My Five (Plus One!) Favorite Safety Tips

I’ve been tweeting personal safety tips for about a year now (@dougcummings3) and just followed those up with an e-book, Escaping the O-Zone: Intuition, Situational Awareness and Staying Safe which will be released Nov 1. The “O” in O-Zone stands for “oblivious” . . . that happy, unaware place in the clouds where a good portion of us put our minds while we’re not otherwise occupied. It’s nearly impossible to react to a threat from the O-Zone. By the time we hear our intuition sounding an alarm, that speeding car, angry dog, or armed predator, is already upon us.
Staying out of the O-Zone takes work. Here are five (plus one!) tactics I use to stay focused on my surroundings.
·      Approach every new environment, whether it’s a restaurant, a bar, the lobby of a building or a busy street, as though you’ve arranged to meet someone there. Keep your head up and your eyes moving. Listen for sudden sounds that break the pattern of ambient noise around you.
·      Look for a way out the moment you walk in. Mark in your mind where the exits are in every building and the fastest way to get to them. Outdoors, imagine where you could reach quickly in case of an emergency.
·      Always know your location. Whether you stop for gas, use a parking garage, duck into a coffee shop or go bar hopping, note the address. If it’s not posted, ask.
·      In your cellular phone’s address book, add ICE as a prefix to the names of relatives or friends who you would want first responders to contact In Case of Emergency. If you lock your phone, use an indelible pen to write the number of your closest contact on the case (will also help recovery if your phone is lost).
·      Avoid using headphones or texting while walking, running or biking. Eyes focused on a screen aren’t watching your surroundings. Listening to music and/or audio books places you in the O-Zone.

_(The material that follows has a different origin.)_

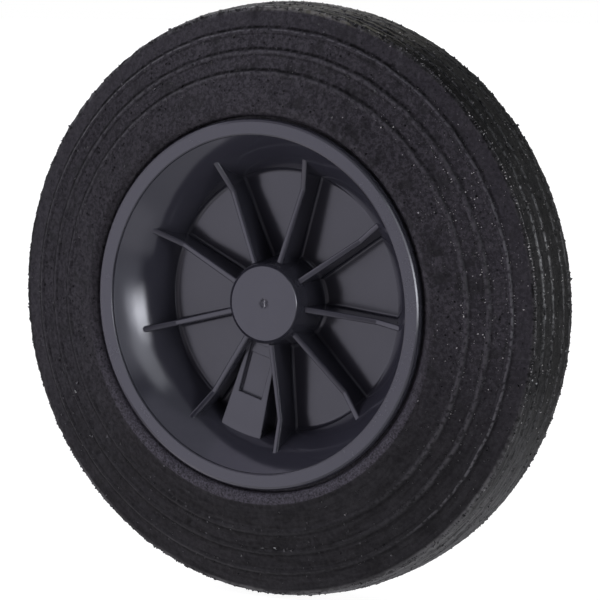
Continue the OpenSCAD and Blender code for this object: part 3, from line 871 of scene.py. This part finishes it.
# many small uneven eight-sided bits, half sunk into the rubber
def buildBits(name, material, paintGlints=False):
    b = looseBits
    count, sizes, seed, sink = b[name]
    rng = np.random.default_rng(seed)
    odds = tearOdds(tyrePoints / mm, tyreWeight)
    # gathered bits are pale flecks painted as glints on the right
    if paintGlints:
        turn = np.degrees(np.arctan2(tyrePoints[:, 2], tyrePoints[:, 0]))
        reach = np.hypot(tyrePoints[:, 0], tyrePoints[:, 2])
        odds *= (np.exp(-((turn - b["glintTurn"]) / b["glintSpread"]) ** 2)
                 * (tyrePoints[:, 1] < b["glintLevel"]))
        odds *= np.where(reach > b["glintTreadRadius"], b["glintTreadShare"], 1.0)
    picks = rng.choice(len(tyrePoints), count, p=odds / odds.sum())
    normals = np.zeros(len(tyrePoints) * 3, np.float32)
    tyreBody.data.vertex_normals.foreach_get("vector", normals)
    normals = normals.reshape(-1, 3)[picks]
    size = (sizes[0] + (sizes[1] - sizes[0]) * rng.random(count) ** b["sizeLean"]) * mm
    corner = np.array([(1, 0, 0), (-1, 0, 0), (0, 1, 0), (0, -1, 0), (0, 0, 1), (0, 0, -1)], float)
    faces = np.array([(0, 2, 4), (2, 1, 4), (1, 3, 4), (3, 0, 4),
                      (2, 0, 5), (1, 2, 5), (3, 1, 5), (0, 3, 5)])
    shape = (corner[None] * rng.uniform(*b["cornerReach"], (count, 6, 1))
             + rng.normal(0, b["cornerScatter"], (count, 6, 3)))
    turn, _ = np.linalg.qr(rng.normal(size=(count, 3, 3)))
    shape = np.einsum("nij,nkj->nki", turn, shape) * size[:, None, None]
    centres = tyrePoints[picks] - normals * (size * sink)[:, None]
    points = (centres[:, None] + shape).reshape(-1, 3)
    reach = np.hypot(points[:, 0], points[:, 2])
    points[:, [0, 2]] *= np.minimum(1, tyreShape["crownRadius"] * mm / reach)[:, None]
    half = tyreShape["halfWidth"] * mm
    points[:, 1] = np.clip(points[:, 1], -half, half)
    faces = (faces[None] + 6 * np.arange(count)[:, None, None]).reshape(-1, 3)
    bits = makePiece(name, points, faces, material, smooth=False)
    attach(bits, "wheel")
    return bits


buildBits("tyreCrumbs", tornRubber)
buildBits("tyreSpecks", paleSpeckAndGlint)
# pale flecks gathered on the right: painted glints
buildBits("tyreGlintFlecks", paleSpeckAndGlint, paintGlints=True)
print("loose bits built")

nodeShading = {"sharpAngle": 28, "weldDistance": 0.002 * mm, "faceWeight": 50}


# shades a CAD mesh smooth, but sharp where its faces meet at more than the angle
def buildShading(name, angle):
    group = bpy.data.node_groups.new(name, "GeometryNodeTree")
    for way in ("INPUT", "OUTPUT"):
        group.interface.new_socket("Geometry", in_out=way, socket_type="NodeSocketGeometry")
    start, end = group.nodes.new("NodeGroupInput"), group.nodes.new("NodeGroupOutput")
    bend = group.nodes.new("GeometryNodeInputMeshEdgeAngle")
    over = addNode(group, "FunctionNodeCompare", {0: bend.outputs[0], 1: math.radians(angle)},
                   operation="GREATER_THAN")
    faces = addNode(group, "GeometryNodeSetShadeSmooth", {"Geometry": start.outputs[0]},
                    domain="FACE")
    edges = addNode(group, "GeometryNodeSetShadeSmooth",
                    {"Geometry": faces.outputs[0], "Selection": over.outputs[0],
                     "Shade Smooth": False}, domain="EDGE")
    group.links.new(edges.outputs[0], end.inputs[0])
    return group


shading = buildShading("cleanShading", nodeShading["sharpAngle"])


def dressNode(node, material):
    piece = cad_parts[node]
    piece.data.materials.clear()
    piece.data.materials.append(material)
    piece.modifiers.new("joined", "WELD").merge_threshold = nodeShading["weldDistance"]
    piece.modifiers.new("shading", "NODES").node_group = shading
    weighted = piece.modifiers.new("weighted", "WEIGHTED_NORMAL")
    weighted.weight = nodeShading["faceWeight"]
    weighted.keep_sharp = True
    return piece


dressNode("hub", hubPlastic)
dressNode("lock_bolt", boltPlastic)
print("hub and bolt dressed")

# in mm, but angle in degrees, and ground and keep as shares
springShape = {"outer": 5.2, "wire": 0.7, "turns": 9, "long": 18.8, "start": 22.35, "level": -4.10,
               "angle": 253.4, "rings": 40, "sides": 12, "ground": 0.25, "keep": 0.84}


# one smooth wire with closed, ground ends
def buildSpring():
    s = springShape
    coil, wire, length = (s["outer"] - s["wire"]) / 2, s["wire"] / 2, s["long"]
    count = s["rings"] * s["turns"] + 1
    t = np.linspace(0, 1, count)
    dead = 1 / s["turns"]
    middle = s["wire"] + (length - 3 * s["wire"]) * (t - dead) / (1 - 2 * dead)
    last = length - 2 * s["wire"] + s["wire"] * (t - 1 + dead) / dead
    lift = wire + np.where(t < dead, s["wire"] * t / dead, np.where(t > 1 - dead, last, middle))
    a = 2 * math.pi * s["turns"] * t
    b = 2 * math.pi * np.arange(s["sides"]) / s["sides"]
    reach = coil + wire * np.cos(b)[None, :]
    flat = s["ground"] * s["wire"]
    along = np.clip(lift[:, None] + wire * np.sin(b)[None, :], flat, length - flat)
    u, v = reach * np.cos(a)[:, None], reach * np.sin(a)[:, None]
    lock = math.radians(s["angle"])
    x = s["start"] + along
    points = np.stack([x * math.cos(lock) - v * math.sin(lock), s["level"] + u,
                       x * math.sin(lock) + v * math.cos(lock)], 2).reshape(-1, 3) * mm
    n = s["sides"]
    i, k = np.meshgrid(np.arange(count - 1), np.arange(n), indexing="ij")
    k2 = (k + 1) % n
    faces = np.stack([i * n + k, i * n + k2, (i + 1) * n + k2, (i + 1) * n + k], 2).reshape(-1, 4)
    spring = makePiece("boltSpring", points, faces, springSteel)
    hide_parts("bolt_spring")
    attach(spring, "wheel")
    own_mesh(spring)
    return spring


buildSpring()
print("spring built")

studio = {
    "floorLevel": -100.0 * mm,
    "floorSize": 12.0,
    "floorTone": (0.20, 0.20, 0.20, 1),
    "floorRoughness": 0.9,
    "floorCloud": 3.0,
    "floorGlow": ((0.93, 0.93, 0.93, 1), (0.94, 0.94, 0.94, 1)),
    "backdrop": (1, 1, 1, 1),
    # azimuth and elevation from the wheel, half width and half height, soft edge sideways
    # and up and down, all in degrees, and radiance; they add up
    "boxes": {
        "leftWide": (-58, 12, 34, 34, 12, 12, (1.30, 1.26, 1.45)),
        "leftCore": (-33, 2, 14, 30, 12, 12, (0.46, 0.46, 0.50)),
        "frontLow": (5, -8, 25, 20, 12, 12, (0.50, 0.47, 0.52)),
        "rightMain": (73.5, 4.5, 4.8, 10.5, 3.6, 21, (12.3, 12.5, 13.0)),
        "rightSide": (66.5, 3, 2.2, 11, 4, 20, (4.2, 4.3, 4.6)),
        "rightHigh": (69, 32, 7, 16, 5, 14, (2.1, 2.15, 2.25)),
        "rightWide": (62, 4, 12, 30, 8, 22, (1.0, 1.02, 1.12)),
        "rightFar": (122, 0, 24, 35, 14, 20, (1.25, 1.25, 1.32)),
        "overLeft": (-66, 65, 42, 24, 12, 12, (0.80, 0.77, 0.93)),
        "overFront": (15, 67, 40, 24, 12, 12, (0.68, 0.68, 0.78)),
        "overRight": (95, 67, 40, 24, 12, 12, (0.42, 0.44, 0.48)),
        "floorAll": (0, -65, 180, 35, 10, 10, (0.76, 0.76, 0.82)),
        "floorFront": (30, -38, 42, 15, 16, 12, (0.40, 0.39, 0.42)),
        "floorLeft": (-60, -35, 42, 13, 16, 12, (0.36, 0.31, 0.34)),
        "floorBack": (-118, -58, 36, 20, 14, 12, (0.46, 0.43, 0.48)),
        "backLeft": (-128, 12, 30, 40, 12, 20, (1.3, 1.3, 1.35)),
        "backGlow": (180, 10, 60, 40, 20, 20, (0.28, 0.28, 0.28)),
    },
}


# a soft-edged box of light: a mask over the directions round the wheel
def buildSoftBox():
    group, given, out = startGroup(
        "softBox",
        [("Azimuth", "Float", 0.0), ("Elevation", "Float", 0.0), ("Half Width", "Float", 20.0),
         ("Half Height", "Float", 20.0), ("Edge", "Float", 5.0), ("Fade", "Float", 5.0)],
        [("Mask", "Float")])
    way = splitNode(group, addNode(group, "ShaderNodeTexCoord").outputs["Generated"])
    toDegrees = 180 / math.pi
    turn = mathNode(group, "ARCTAN2", way["X"], times(group, way["Y"], -1.0))
    turned = minus(group, times(group, turn, toDegrees), given["Azimuth"])
    turned = addNode(group, "ShaderNodeMath", {0: turned, 1: -180.0, 2: 180.0},
                     operation="WRAP").outputs[0]
    raised = times(group, mathNode(group, "ARCSINE", way["Z"]), toDegrees)
    raised = minus(group, raised, given["Elevation"])
    shares = []
    for off, half, edge in ((turned, given["Half Width"], given["Edge"]),
                            (raised, given["Half Height"], given["Fade"])):
        inside = minus(group, half, mathNode(group, "ABSOLUTE", off))
        shares.append(rangeNode(group, mathNode(group, "DIVIDE", inside, edge), -0.5, 0.5))
    putOut(group, out, {"Mask": times(group, *shares)})
    return group


# a pale floor that only the camera sees, so it neither lights nor darkens the wheel
def buildFloor():
    size, z = studio["floorSize"], studio["floorLevel"]
    material, tree, shader = startMaterial(
        "paleFloor", Base_Color=studio["floorTone"], Roughness=studio["floorRoughness"],
        Emission_Strength=1.0)
    cloud = noiseNode(tree, addNode(tree, "ShaderNodeTexCoord").outputs["Object"],
                      studio["floorCloud"])
    putOut(tree, shader, {"Emission Color": mixColor(tree, cloud, *studio["floorGlow"])})
    floor = makePiece("paleFloorSheet",
                      [(-size, -size, z), (size, -size, z), (size, size, z), (-size, size, z)],
                      [(0, 1, 2, 3)], material)
    floor.visible_glossy = floor.visible_diffuse = floor.visible_shadow = False


# the boxes of light round the wheel; the camera sees a plain backdrop instead
def buildStudio():
    world = bpy.data.worlds.new("studioRoom")
    scene.world = world
    world.use_nodes = True
    tree = world.node_tree
    tree.nodes.clear()
    softBox = buildSoftBox()
    total = (0, 0, 0, 1)
    for azimuth, elevation, wide, high, edge, fade, radiance in studio["boxes"].values():
        mask = useGroup(tree, softBox, {"Azimuth": azimuth, "Elevation": elevation,
                                        "Half Width": wide, "Half Height": high,
                                        "Edge": edge, "Fade": fade})["Mask"]
        total = mixColor(tree, mask, total, (*radiance, 1), "ADD")
    seen = addNode(tree, "ShaderNodeLightPath").outputs["Is Camera Ray"]
    tone = mixColor(tree, seen, total, studio["backdrop"])
    sky = addNode(tree, "ShaderNodeBackground", {"Color": tone, "Strength": 1.0})
    output = tree.nodes.new("ShaderNodeOutputWorld")
    tree.links.new(sky.outputs[0], output.inputs[0])


# angles in degrees, lens in mm on a film 36 mm wide, place in mm
cameraSetup = {"azimuth": 30.12, "elevation": 5.90, "lens": 186.8, "film": 36.0,
               "place": (526.0, -900.1, 107.4), "near": 0.05, "far": 60.0}


def buildCamera():
    s = cameraSetup
    camera = bpy.data.cameras.new("camera")
    camera.lens, camera.sensor_width = s["lens"], s["film"]
    camera.clip_start, camera.clip_end = s["near"], s["far"]
    holder = bpy.data.objects.new("camera", camera)
    holder.location = Vector(s["place"]) * mm
    holder.rotation_euler = (math.radians(90 - s["elevation"]), 0, math.radians(s["azimuth"]))
    scene.collection.objects.link(holder)
    scene.camera = holder


buildFloor()
buildStudio()
buildCamera()
scene.view_settings.view_transform = "Standard"
print("studio and camera set")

·      The most basic tip of all: at home, in the office, in your car, in hotel/motel rooms, lock your doors and latch your windows. That simple act may be enough to keep out an intruder.

Saturday, October 18, 2014

My Advice to Aspiring Writers: WRITE. EVERY. DAY.


That most excellent site for writers and readers, Goodreads, has a section that offers the opportunity to ask questions of the writers. One question I chose to answer: What advice would I give to an aspiring author?

I said, Write. Every. Day.

It all counts, whether it’s a blog post, a long email to a friend, an imaginative shopping list, a short story, a poem, or a novel. Exercise your creative muscles for as long as you can, as often as you can. Asa Baber, the late, great Playboy columnist was the first writing teacher to tell me that creative muscles atrophy from lack of usage the same as all the others. I have found that to be true a hundred times.

Even if all you're doing is sketching out scenes in your notebook, play with ideas. Write character descriptions on bus, train or plane rides or during your break at work. Take notes on locations every time you go somewhere new. Watch for interesting things, or listen to intriguing conversations that take place in your vicinity and write them down. Don't be afraid to reconstruct the ordinary stuff that occurs every day. Have a fight with your boss? Do as my novelist friend Linda Mickey did. Kill him . . .on paper. Her furious imaginings became the plot for her first book, Greased Wheels. By the way, in every state, murder on the page is considered an acceptable alternative to punching someone's lights out. Or worse.

But let me add a caution. Writers write. They don't spin out their plot ideas at cocktail parties. In my humble opinion, talking about what you plan to write is the best way to suck all the energy from the idea and/or lose it to someone who may be suffering from writer's block. The only time to share your work is when it's reached written form and you're asking for an opinion from your significant other or a group of your fellows in a writing workshop or class.

That reminds me: by "writing," I don't mean endless polishing and re-polishing the opening page of your novel. A new writer in one of my first workshops did that and it drove the rest of us bonkers. The sad thing was...she had a wonderful, lyrical way with words. She just couldn't bring herself to move forward. I've always believed the saying, "You can't steal second if you insist on clinging to first" and it applies to writing just as it does to life. Even if you think what you've written is complete cow manure, push ahead. Finish your manuscript. THEN go back and edit the darn thing. Or throw it in a drawer to re-visit in a month. Given a little distance, you may discover it's not nearly as bad as you thought it was.

Here are two last points One comes from my Hard Earned Lessons file. Once your novel is finished, unless you've paid for a critique session, don't go to a Bigtime Writers Conference and ask your Favorite Author of All Time to read your work and provide feedback. First of all, she likely has her own manuscript to finish. Second, many publishing houses advise their authors NOT to accept reading requests from writers they don't know to avoid potential allegations of plagiarism.  My final point . . . finish your manuscript AND have it professionally edited (no, your nephew the English teacher doesn't qualify as a pro in this case...you want to be published, not graded, right?) before you start looking for an agent. The "why" comes from an agent who shall remain anonymous because she was drunker than a skunk in the bar of a New York hotel when she spoke this line, which I quote exactly: "I ‘spect to shee shit from these firsht time assh-holes and, you know what? You know what? They seldom dishappoint me."


So don't dishappoint. Write until you can write no more every chance you get.